The site for the proposed Braddock Terminal was chosen for its unique position as an interlocutor amid the town’s primary commercial street, Braddock Avenue, its train lines serving the US Steel mill, and the mighty Monongahela River. The Terminal attempts to reactivate these former channels of transit, connecting Braddock’s citizens back to its waterfront and downtown. A grid system was developed to stitch this new implanted architecture into the city. The nature of the rhizome is mimicked in a column grid that roots itself into the landscape, shoots up, and curves into connective branches. The structural integrity of the building lies in this system and it is used as a generative element in the architecture. These structural trees bridge the gap between various transit layers, bringing together city, factory, and river. As the one moves from city to river, the regulated system begins to decompose through a series of alluvial berms and finally breaks down at the riverfront, forming tidal pools. The rhizome structural system will be used throughout the metro system as a wayfinder, strategically repeating at city bus stops and other points of interest to create a regional language.

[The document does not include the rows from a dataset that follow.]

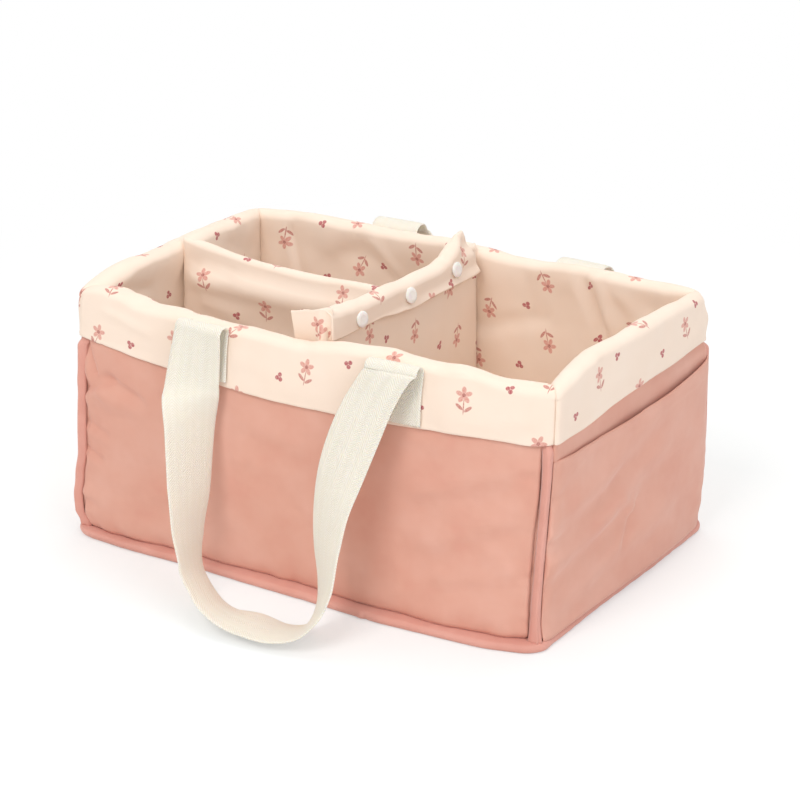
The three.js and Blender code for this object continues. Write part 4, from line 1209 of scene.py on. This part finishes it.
def loop_rows(wall, folds, shift, across):
    """The free loop: a quarter fold, the hanging ribbon on a spline with a turning width, a quarter fold."""
    slope = 2 * wall.bow * HANDLE_HALF / wall.half ** 2
    turn = np.linspace(0, PI / 2, 9)
    ends = []
    for sign, (height, radius) in zip((-1, 1), folds):
        out = turned_about_z(np.array([0.0, -1.0, 0.0]), wall.turn + sign * slope)
        crest = wall_place(wall, shift + sign * HANDLE_HALF, SEAT_DEPTH + radius + 0.15, height)
        spots = crest + out * (radius * np.sin(turn))[:, None] - vectors(0, 0, radius * (1 - np.cos(turn)))
        ends.append((spots, out * np.cos(turn)[:, None] - vectors(0, 0, np.sin(turn))))
    (start, start_tangent), (end, end_tangent) = ends
    spine_share = np.linspace(0, 1, len(SPINE))[:, None]
    crest_out = -turned_about_z(mix(start[0], end[0], spine_share), -wall.turn)[:, 1]
    height, radius = mix(*np.array(folds), spine_share).T
    side, reach, fall, half_turns, rise = SPINE.T
    outward = crest_out + (radius - 5) * np.exp(-fall * 5) + reach * REACH
    line = vectors(shift + side * HANDLE_HALF, -outward, height - fall * (height - 5.2))
    line = turned_about_z(line, wall.turn)
    line = np.concatenate([start[-1:], line, end[-1:]])
    turns = np.concatenate([[-slope], half_turns * PI, [PI + slope]])[:, None]
    gaps = np.sqrt(np.linalg.norm(np.diff(line, axis=0), axis=1))
    spots = spline(line, gaps)
    twist = spline(turns, np.ones(len(turns) - 1))[:, 0]
    lean = spline(np.pad(rise, 1)[:, None], np.ones(len(SPINE) + 1))[:, 0]
    tangents = unit(np.concatenate([start_tangent[1:-1], np.gradient(spots, axis=0), -end_tangent[-2:0:-1]]))
    spots = np.concatenate([start[1:-1], spots, end[-2:0:-1]])
    at_fold = len(turn) - 2
    twist = np.pad(twist, at_fold, constant_values=(-slope, PI + slope))
    width = turned_about_z(vectors(np.cos(twist), np.sin(twist), np.pad(lean, at_fold)), wall.turn)
    length = run_of(spots)
    square = smooth((np.minimum(length, length[-1] - length) - 12) / 60)[:, None]
    width = unit(width - square * tangents * np.sum(width * tangents, 1, keepdims=True))
    normal = unit(np.cross(tangents, width))
    over = across[None] * WEB_WIDTH
    cup = 1.1 * (1 - (2 * across[None]) ** 2) + 0.35 * mottle(length[:, None], over, 26, 30, 162)
    offset = cup * np.sin(PI * length / length[-1])[:, None]
    return spots[:, None] + width[:, None] * over[..., None] + normal[:, None] * offset[..., None]


def add_handle(wall, folds, shift):
    """One length of webbing: seat, loop and seat in one piece, bending across the hinge at its two folds,
    between the two distances from the middle and at the height that bend gives."""
    name = f"{wall.name}_handle"
    across = np.linspace(-0.5, 0.5, 21)
    first = seat_rows(wall, shift - HANDLE_HALF, folds[0], across)
    last = seat_rows(wall, shift + HANDLE_HALF, folds[1], across)[::-1, ::-1]
    middle = np.concatenate([first, loop_rows(wall, folds, shift, across), last])
    uv = vectors((across[None] + 0.5) * WEB_WIDTH, run_of(middle[:, 10])[:, None])
    selvedge = WEB * (1 - 0.35 * np.abs(2 * across[None]) ** 10)
    strap = add_cloth(f"{name}_webbing", middle, selvedge, uv, WEBBING, edge=0.5)
    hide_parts(name, f"{name}_seat_left", f"{name}_seat_right")
    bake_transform(strap)


add_handle(FRONT_WALL, ((183.2, 5.0), (185.4, 5.0)), 0.0)
add_handle(BACK_WALL, ((181.8, 15.0), (190.0, 8.5)), -6.0)
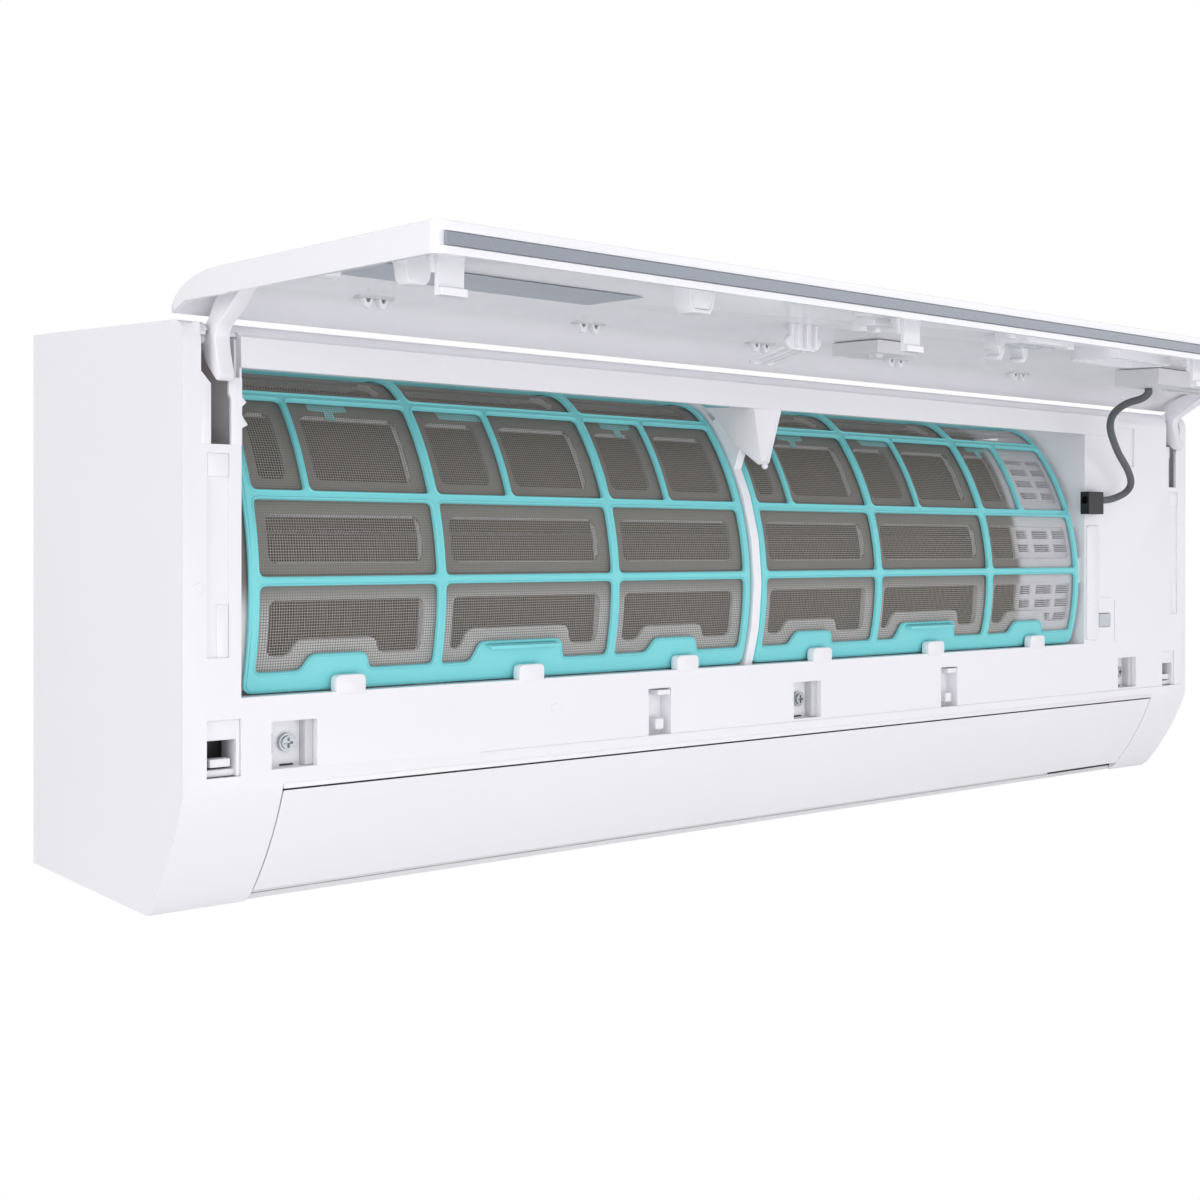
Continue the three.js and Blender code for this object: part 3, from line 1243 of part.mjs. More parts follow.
addPiece('control_box', controlBox(), STEEL);
addPiece('control_board', controlBoard(), BOARD);
addPiece('control_box_cover', boxCover(), WHITE);
addPiece('terminal_block', terminalBlock(), BLACK);
['left', 'middle', 'right'].forEach((side, i) => {
  addPiece(`casing_screw_${side}`, casingScrew(SCREW_X[i]), STEEL);
});
addPiece('manual_button', manualButton(), GREY);
addPiece('cable_clip', cableClip(), BLACK);
addPiece('display_cable', bentBar(CABLE_ROUTE, CABLE_R, 26, 8), CABLE);
addPiece('filter_frame_left', filterFrame(FILTER_LEFT_X), TEAL);
addPiece('filter_frame_right', filterFrame(FILTER_RIGHT_X), TEAL);
addPiece('filter_net_left', filterNet(FILTER_LEFT_X), NET);
addPiece('filter_net_right', filterNet(FILTER_RIGHT_X), NET);
addPiece('louver', louver(), WHITE);
addPiece('louver_motor', louverMotor(), GREY);
addPiece('vane_link_left', linkBar(0), GREY);
addPiece('vane_link_right', linkBar(1), GREY);
VANES.forEach((x, i) => {
  addPiece(`vane_${i + 1}`, vane().translate([x, 0, 0]), WHITE);
});
addPiece('front_panel', frontPanel(), WHITE, panelGroup);
addPiece('panel_trim_strip', trimStrip(), GREY, panelGroup);
addPiece('panel_arm_left', panelArm().translate([ARM_X[0], 0, 0]), WHITE, panelGroup);
addPiece('panel_arm_right', panelArm().translate([ARM_X[1], 0, 0]), WHITE, panelGroup);
addPiece('display_housing', displayHousing(), GREY, panelGroup);
addPiece('display_board', displayBoard(), BOARD, panelGroup);
addPiece('sensor_box', sensorBox(), GREY, panelGroup);
addPiece('blank_label', panelLabel(), WHITE, panelGroup);

export default unit;
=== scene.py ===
import json
import math

import bmesh
import bpy
from mathutils import Matrix, Vector


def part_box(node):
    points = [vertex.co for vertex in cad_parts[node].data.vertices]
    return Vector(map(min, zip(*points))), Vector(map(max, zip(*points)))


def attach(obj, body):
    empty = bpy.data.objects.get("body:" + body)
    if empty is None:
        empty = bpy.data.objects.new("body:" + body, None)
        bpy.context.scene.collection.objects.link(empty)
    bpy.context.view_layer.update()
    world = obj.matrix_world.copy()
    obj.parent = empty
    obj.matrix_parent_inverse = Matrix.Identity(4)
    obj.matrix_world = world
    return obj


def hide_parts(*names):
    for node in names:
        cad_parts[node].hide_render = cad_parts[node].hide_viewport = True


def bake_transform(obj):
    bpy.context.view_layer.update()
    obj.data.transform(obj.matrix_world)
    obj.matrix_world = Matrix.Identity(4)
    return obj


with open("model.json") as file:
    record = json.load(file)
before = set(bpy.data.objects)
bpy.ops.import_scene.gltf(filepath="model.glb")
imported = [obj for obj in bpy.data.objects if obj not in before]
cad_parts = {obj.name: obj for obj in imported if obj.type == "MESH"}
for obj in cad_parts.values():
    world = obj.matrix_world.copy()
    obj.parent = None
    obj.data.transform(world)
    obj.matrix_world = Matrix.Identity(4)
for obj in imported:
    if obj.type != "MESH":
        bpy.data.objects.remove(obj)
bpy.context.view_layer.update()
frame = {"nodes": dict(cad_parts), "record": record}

MM = 0.001


def mm(*values):
    """A point given in millimetres, in metres."""
    return Vector(values) * MM


# ---- sizes repeated from the solids, in millimetres -------------------------------------------
# The filters lie on an arc about (TRACK_Y, TRACK_Z), which goes over into a tighter bend and then
# runs level to the back.
TRACK_Y = -25.0
TRACK_Z = 10.5
TRACK_R = 149.5
BEND_ANGLE = 40.0
BEND_R = 40.0
RAIL_TOP = -36.5
GAP = 0.3
LOW_ANGLE = -math.degrees(math.asin((TRACK_Z - RAIL_TOP - GAP) / TRACK_R))
FILTER_BACK = -60.0
FRONT = -175.0              # front plane of the casing
HINGE_Y = -165.0
HINGE_Z = 126.0
PANEL_SKIN = -24.5          # inner face of the panel, from its hinge line, when shut
OPEN_ANGLE = 88.4
HINGE_SLOT_X = (-377.0, 417.0)
CHANNEL_X = (-378.0, 418.0)
LATCH_X = (-375.0, -110.0, 146.0, 411.0)
SCREW_X = (-339.0, 10.0, 355.0)
FILTER_SIDES = ("left", "right")
FILTER_LEFT = {side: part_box(f"filter_frame_{side}")[0][0] / MM for side in FILTER_SIDES}
GUARD_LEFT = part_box("coil_guard")[0][0]     # in metres, for the materials

# ---- camera -----------------------------------------------------------------------------------
CAMERA_PLACE = mm(-726.6, -850.5, 30.5)
CAMERA_TURN = 40.3          # degrees to the right of straight ahead
CAMERA_LENS = 49.56
HORIZON_SHIFT = -50 / 1200


def add_camera():
    data = bpy.data.cameras.new("camera")
    data.lens = CAMERA_LENS
    data.sensor_width = 36
    data.shift_y = HORIZON_SHIFT
    data.clip_end = 20
    camera = bpy.data.objects.new("camera", data)
    camera.location = CAMERA_PLACE
    camera.rotation_euler = (math.radians(90), 0, -math.radians(CAMERA_TURN))
    bpy.context.collection.objects.link(camera)
    bpy.context.scene.camera = camera


# ---- materials --------------------------------------------------------------------------------
GRAIN_SCALE = 900.0
GRAIN_DEPTH = 0.0004        # metres
ROUGH_DRIFT = 0.06
THREAD_SHARE = 0.3          # width of a thread of the net, as a share of the pitch


def grain_group():
    """Fine moulding grain and a faint cloudy mottle, from Object coordinates."""
    group = bpy.data.node_groups.new("moulding_grain", "ShaderNodeTree")
    scale = group.interface.new_socket("Mottle Scale", in_out="INPUT",
                                       socket_type="NodeSocketFloat")
    scale.default_value = 14.0
    for label in ("Height", "Mottle"):
        group.interface.new_socket(label, in_out="OUTPUT", socket_type="NodeSocketFloat")
    nodes, links = group.nodes, group.links
    entry = nodes.new("NodeGroupInput")
    leave = nodes.new("NodeGroupOutput")
    place = nodes.new("ShaderNodeTexCoord")
    fine = nodes.new("ShaderNodeTexNoise")
    fine.inputs["Scale"].default_value = GRAIN_SCALE
    fine.inputs["Detail"].default_value = 2
    cloud = nodes.new("ShaderNodeTexNoise")
    cloud.inputs["Detail"].default_value = 3
    links.new(entry.outputs["Mottle Scale"], cloud.inputs["Scale"])
    for noise, result in ((fine, "Height"), (cloud, "Mottle")):
        links.new(place.outputs["Object"], noise.inputs["Vector"])
        links.new(noise.outputs["Fac"], leave.inputs[result])
    return group


GRAIN = grain_group()


def srgb(r, g, b):
    """A colour read as 0 to 255 screen values, as the linear numbers a shader wants."""
    def linear(c):
        c /= 255
        return c / 12.92 if c <= 0.04045 else ((c + 0.055) / 1.055) ** 2.4
    return (linear(r), linear(g), linear(b), 1.0)


def new_material(name):
    material = bpy.data.materials.new(name)
    material.use_nodes = True
    return material, material.node_tree.nodes, material.node_tree.links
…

At the entrance of the terminal, a parking lot with bike racks are located in front of the existing train tracks. The terminal is accessed by a hardscape pavement mirroring the dimensions of the structural trees on both sides. A bus stop lies before the entrance to the terminal, where electronic ticketing booths and turnstiles lie inside. The terminal houses a generous atrium space for lounging, as well as a café and the offices for the newly created Greater Pittsburgh Transit Authority. The train platform is located above adjacent to the museum gallery spaces. This allows visitors the unique ability to witness the art and historic items of the Industrial Line’s communities while metro train moves through the terminal. In the tradition of great transit stations before it, Braddock Terminal offers community members and artists such as acclaimed photographer LaToya Ruby Frazier, the ability to tell their story. These spaces are supported by curators’ offices, storage rooms, and meeting areas. As the visitor moves to through the building, the structural trees begin to vary in height and give way to the park landscape, reaffirming the rhizomatic system across the site.